Evlilik birliğinin birden fazla şiddet sebebiyle sarsılmış olmasına örnek olarak; fiziksel şiddet ekonomik şiddet, cinsel şiddet, duygusal şiddet, sosyal şiddet ve görsel şiddet sayılabilmektedir.

Evlilik birliği içerisinde eşler arasında kusur oranlarının belirlenmesinde şiddet sebeplerinin orantılılığı dikkate alınmaktadır. Örneğin, eşlerden biri fiziksel şiddet uyguladığında diğer eş cinsel şiddet uygulamışsa eşler boşanmaya sebep olan olaylarda eşit kusurlu sayılmaktadır. Evlilik birliği içerisinde ekonomik şiddete uğrayan eş, diğer eşe karşı fiziksel şiddet ve duygusal şiddet uygulamışsa boşanmaya sebep olan olaylarda ağır kusurlu sayılmaktadır. Şiddet sebepleri arasında hiyerarşik bir sınırlama bulunmamaktadır. Şiddet sebepleri arasında evlilik birliği içerisinde kusur belirlenmesinde farklılık bulunmamaktadır.

Türk Medeni Kanun’unda eşlerin sadakat yükümlülüğü aynı zamanda birbirlerine karşı ekonomik sadakati de içermektedir. Eşlerin birbirlerine ekonomik şiddet içeren davranışlarda bulunması sadakat yükümlülüklerine aykırı bir davranış olmakla birlikte evlilik birliğinin sarsılması sebebiyle boşanma davasında boşanma sebebi olarak karşımıza çıkmaktadır.

Evlilik birliği içerisinde eşlerin ekonomik şiddet ile ilgili davranışları Yargıtay içtihatlarında farkındalık göstermektedir. Eşlerin evlilik birliği içerisinde birlik görevleri ile ilgili sorunlarının olması, çalışma konusunda sorunlarının olması, evin gereksinimlerini karşılayamaması, ekonomik şiddet olarak karşımıza çıkmaktadır.

Yargıtay 2. Hukuk Dairesinin 25.05.2017 tarihli 2016/1012 E. 2017/6204 K. Sayılı kararında; Yapılan soruşturma ve toplanan delillerle davalı erkeğin ortak konutun kira bedelini ödemediği gibi doğalgaz aboneliğini de iptal ettirmek ve birlikte yaşamaktan kaçınmak suretiyle evlilik birliğinin gerektirdiği görevlerini yerine getirmediği anlaşılmaktadır. Bu halde taraflar arasında ortak hayatı temelinden sarsacak derecede ve birliğin devamına imkân vermeyecek nitelikte bir geçimsizlik mevcut ve sabittir. Olayların akışı karşısında davacı kadın dava açmakta haklıdır.

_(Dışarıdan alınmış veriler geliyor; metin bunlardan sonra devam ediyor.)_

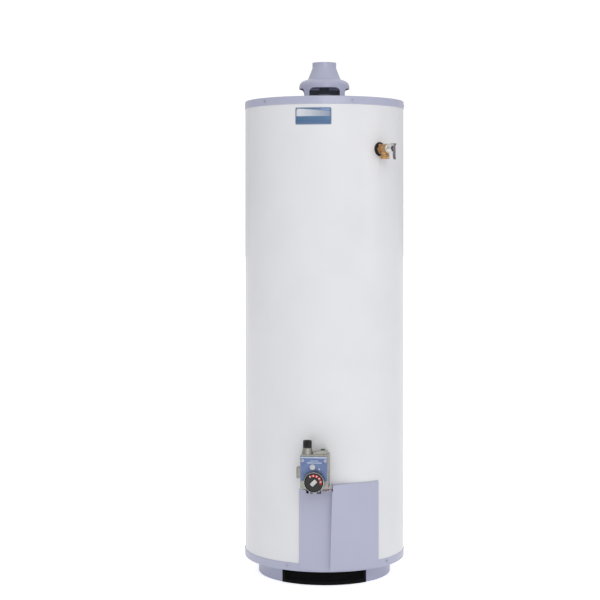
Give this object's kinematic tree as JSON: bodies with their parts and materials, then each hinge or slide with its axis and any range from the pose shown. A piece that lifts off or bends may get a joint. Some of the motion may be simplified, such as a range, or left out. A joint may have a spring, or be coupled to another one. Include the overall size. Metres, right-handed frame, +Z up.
{
  "type": "tank water heater",
  "caption": "Tall cylindrical gas tank water heater with a draft hood, a relief valve high on the side, and a gas control with a dial above an outer access door.",
  "frame": {"origin": "on the floor, at the centre of the base ring's underside, on the tank's axis", "axes": "+Z up along the tank's axis, -Y towards the front with the gas control, +X to the front's right"},
  "size_m": [0.5139, 0.6049, 1.629],
  "materials": {
    "white_enamel": "gloss",
    "grey_enamel": "satin",
    "black_screen": "matte",
    "zinc_steel": "satin",
    "raw_steel": "matte",
    "galvanised_pipe": "satin",
    "foam": "matte",
    "fibreglass": "matte",
    "black_foam": "matte",
    "rubber": "matte",
    "blue_plastic": "satin",
    "red_plastic": "satin",
    "grey_plastic": "satin",
    "white_plastic": "satin",
    "magnesium": "matte",
    "cast_aluminium": "matte",
    "valve_cover": "satin",
    "valve_caps": "satin",
    "black_plastic": "satin",
    "green_plastic": "satin",
    "drawn_aluminium": "satin",
    "copper_lead": "satin",
    "lead_insulation": "satin",
    "brass": "satin",
    "dark_fittings": "satin",
    "nickel_plate": "polished",
    "handle_plastic": "satin",
    "glass": "gloss",
    "badge": "gloss"
  },
  "bodies": {
    "heater": {"adjuster_caps": "valve_caps", "air_intake_screen": "black_screen", "anode_plug": "grey_plastic", "anode_rod": "magnesium", "badge": "badge", "base_ring": "grey_enamel", "bottom_pan": "grey_enamel", "burner": "raw_steel", "burner_bracket": "zinc_steel", "chamber_blanket": "fibreglass", "cold_ring": "blue_plastic", "dip_tube": "white_plastic", "draft_hood": "grey_enamel", "drain_bonnet": "brass", "drain_valve_body": "brass", "flame_arrestor": "raw_steel", "flue_baffle": "raw_steel", "flue_tube": "raw_steel", "foam_collars": "black_foam", "foam_insulation": "foam", "gas_valve_body": "cast_aluminium", "gas_valve_cover": "valve_cover", "gas_valve_cover_screws": "zinc_steel", "hot_ring": "red_plastic", "inner_door": "zinc_steel", "inner_door_gasket": "fibreglass", "jacket": "white_enamel", "main_gas_tube": "drawn_aluminium", "orifice_holder": "brass", "pilot_burner": "brass", "pilot_gas_tube": "drawn_aluminium", "relief_bonnet": "nickel_plate", "relief_lever_pin": "nickel_plate", "relief_probe": "brass", "relief_spring": "raw_steel", "relief_valve_body": "brass", "sheet_metal_screws": "zinc_steel", "sight_glass": "glass", "tank_bottom_head": "raw_steel", "tank_shell": "raw_steel", "tank_spuds": "raw_steel", "tank_top_head": "raw_steel", "thermal_switch": "zinc_steel", "thermal_switch_lead": "lead_insulation", "thermocouple_lead": "copper_lead", "thermostat_shank": "copper_lead", "top_pan": "grey_enamel", "tube_grommet": "rubber", "valve_fittings": "dark_fittings", "water_nipples": "galvanised_pipe"},
    "temperature_dial": {"temperature_dial": "black_plastic"},
    "gas_cock": {"gas_cock_knob": "black_plastic"},
    "pilot_button": {"pilot_button": "green_plastic"},
    "relief_lever": {"relief_lever": "nickel_plate"},
    "relief_stem": {"relief_stem": "brass"},
    "drain_washer": {"drain_washer": "rubber"},
    "drain_wheel": {"drain_stem": "brass", "drain_handle": "handle_plastic"},
    "outer_door": {"outer_door": "grey_enamel"}
  },
  "joints": [
    {"name": "dial_turn", "type": "hinge", "parent": "heater", "child": "temperature_dial", "pos_m": [-0.03601, -0.33004, 0.339], "axis": [-0.1115, -0.9938, 0], "range_deg": [-100, 190]},
    {"name": "gas_cock_turn", "type": "hinge", "parent": "heater", "child": "gas_cock", "pos_m": [-0.05596, -0.29258, 0.4365], "axis": [0, 0, 1], "range_deg": [0, 180]},
    {"name": "pilot_press", "type": "slide", "parent": "heater", "child": "pilot_button", "axis": [0, 0, -1], "range_m": [0, 0.004], "stiffness_N_per_m": 600, "springref_m": -0.002},
    {"name": "relief_lever_lift", "type": "hinge", "parent": "heater", "child": "relief_lever", "pos_m": [0.20922, -0.23815, 1.3548], "axis": [-0.7513, -0.66, 0], "range_deg": [0, 90]},
    {"name": "relief_lift", "type": "slide", "parent": "heater", "child": "relief_stem", "axis": [0.66, -0.7513, 0], "range_m": [0, 0.0046], "deforming": ["relief_spring"]},
    {"name": "drain_turn", "type": "hinge", "parent": "drain_washer", "child": "drain_wheel", "pos_m": [0.22203, 0.22203, 0.33], "axis": [0.7071, 0.7071, 0], "range_deg": [0, 540]},
    {"name": "drain_lift", "type": "slide", "parent": "heater", "child": "drain_washer", "axis": [0.7071, 0.7071, 0], "range_m": [0, 0.0038]},
    {"name": "door_off", "type": "slide", "parent": "heater", "child": "outer_door", "axis": [0, -1, 0], "range_m": [0, 0.12]}
  ],
  "couplings": [
    {"joint": "relief_lift", "follows": "relief_lever_lift", "m_per_rad": 0.0028648},
    {"joint": "drain_lift", "follows": "drain_turn", "m_per_rad": 0.00039789}
  ]
}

Yargıtay 2. Hukuk Dairesinin vermiş olduğu kararda, evlilik birliğini içerisinde eşin evin aboneliklerini kapatması ekonomik şiddet sebebiyle boşanma davası kapsamında değerlendirilmiştir.

Yargıtay 2. Hukuk Dairesinin 01.06.2020 tarihli 2009/5351 E. 2010/10668 K. Sayılı kararında; Yapılan soruşturma, toplanan delillerle davacı kocanın eşine şiddet kullandığı, evden kovduğu ve birlik görevlerini yerine getirmediği; davalı kadının da, kocasını soğuk odaya koyduğu, ağır hakaretlerde bulunduğu, birlik görevlerini yerine getirmediği; bu gerçekleşmeye göre, kusurun ağırlığının davacı kocada olduğu anlaşılmaktadır. Bu halde taraflar arasında ortak hayatı temelinden sarsacak derecede ve birliğin devamına imkân vermeyecek nitelikte bir geçimsizlik mevcut ve sabittir. Olayların akışı karşısında davacı dava açmakta haklıdır.

Yargıtay 2. Hukuk Dairesinin vermiş olduğu kararda, evlilik birliğini içerisinde eşini soğuk odaya koyup ağır hakaretlerde bulunmak karma şiddet sebebiyle boşanma davası kapsamında değerlendirilmiştir.